Ronaldo, Gerd Muller, Gary Lineker, Paolo Rossi – the roll call of previous winners trips off the tongue and at least a dozen of today’s top strikers will be vying for the honours at this year’s finals in South Africa.

Brazilian legend Ronaldo wrote his name into the history books four years ago in Germany when he bagged his 15th World Cup goal, beating the record of Germany’s Muller set in 1970.

Ronaldo top-scored in 2002 on the way to lifting the trophy as he brilliantly left behind memories of the 1998 final loss to France, in which he was largely anonymous after suffering an apparent seizure before kickoff.

The former Inter Milan, Barcelona and Real Madrid star was the fifth Brazilian to top the goal charts at a finals – Vava and Garrincha shared the award in 1962 with four other players.

Four years ago, it was German sharpshooter Miroslav Klose, who bagged seven goals in qualifying for this year’s event, who won the accolade on home soil even though his country only reached the semi-finals.

Klose will be looking to become the only man to win the golden boot for a second time as the Germans – always there or thereabouts – hunt down a fourth World Cup win.

But he has competition aplenty, not least in the shape of England’s Wayne Rooney, who has averaged just under a goal every other game in winning 60 caps to date.

Injury cut short his breakthrough international tournament at Euro 2004 and he was not fully fit going into the 2006 World Cup but if any of Fabio Capello’s men can emulate 1986 golden boot winner Gary Lineker it’s the Manchester United forward.

In normal circumstances, the odds would be fairly short on his former United teammate Cristiano Ronaldo, who netted 42 goals in all competitions while still at Old Trafford in 2008 and top-scored (in all competitions) for Real Madrid in his maiden season in Spain.

Nonetheless, a quirk of Portugal’s laborious path to the finals was the 25-year-old’s failure to the hit the target at all.

Sevilla’s Luis Fabiano will likely be the auriverde’s main candidate to finish top of the goalscoring charts having hit five goals in five games in Brazil’s Confederation’s Cup victory last year.

For rivals Argentina, take your pick from Lionel Messi, Carlos Tevez, Gonzalo Higuain – who outscored Ronaldo in the league – and Sergei Aguero – son-in-law of coach Diego Maradona.

Fabiano doesn’t think Messi will be the man taking home precious metal footwear, however, despite his 34 goals for Barcelona.

"He is ruthless with Barcelona, but he becomes more timid with Argentina," the Brazilian said in a recent interview with Italian media.

Mario Kempes – six goals for 1978’s champions and Guillermo Stabile – eight in the inaugural event in 1930 – are Argentina’s previous golden boot winners.

Anyone looking for a two-way bet on the top scorer might like to try Spain, with both Fernando Torres and sidekick David Villa as cute as they come when it comes to finding the net.

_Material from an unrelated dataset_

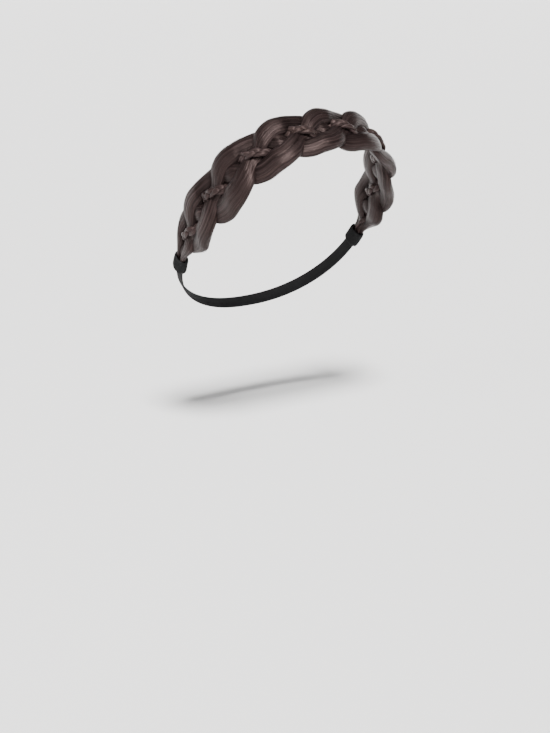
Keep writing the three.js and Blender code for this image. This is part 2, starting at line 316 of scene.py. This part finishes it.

Torres needs no introduction as the man whose goal won Euro 2008 for the Spaniards while Villa is now Spain’s second all-time top-scorer and his 21 La Liga goals for Valencia earned him a move to Barcelona.

In scoring the goals which won Atletico Madrid the Europa League title former Manchester United misfit Diego Forlan will be out to spearhead Uruguay’s assault on a first World Cup win in 60 years while Roque Santa Cruz will assume the gunslinger’s role for Paraguay.

Then there’s France, whose Just Fontaine scored a record haul of 13 in 1958 but who this time qualified rather ignominiously following Thierry Henry’s handball against the Republic of Ireland in their playoff.

Nicolas Anelka is coming off a strong season with Chelsea but has never been prolific in the national shirt.

However, the French do things a little differently.

On the way to glory in 1998 their centre forward Stephane Guivarc’h did not score a single goal.

That mattered little, as the likes of midfielders Zinedine Zidane and Emmanuel Petit assumed the responsibility of putting the ball in the net.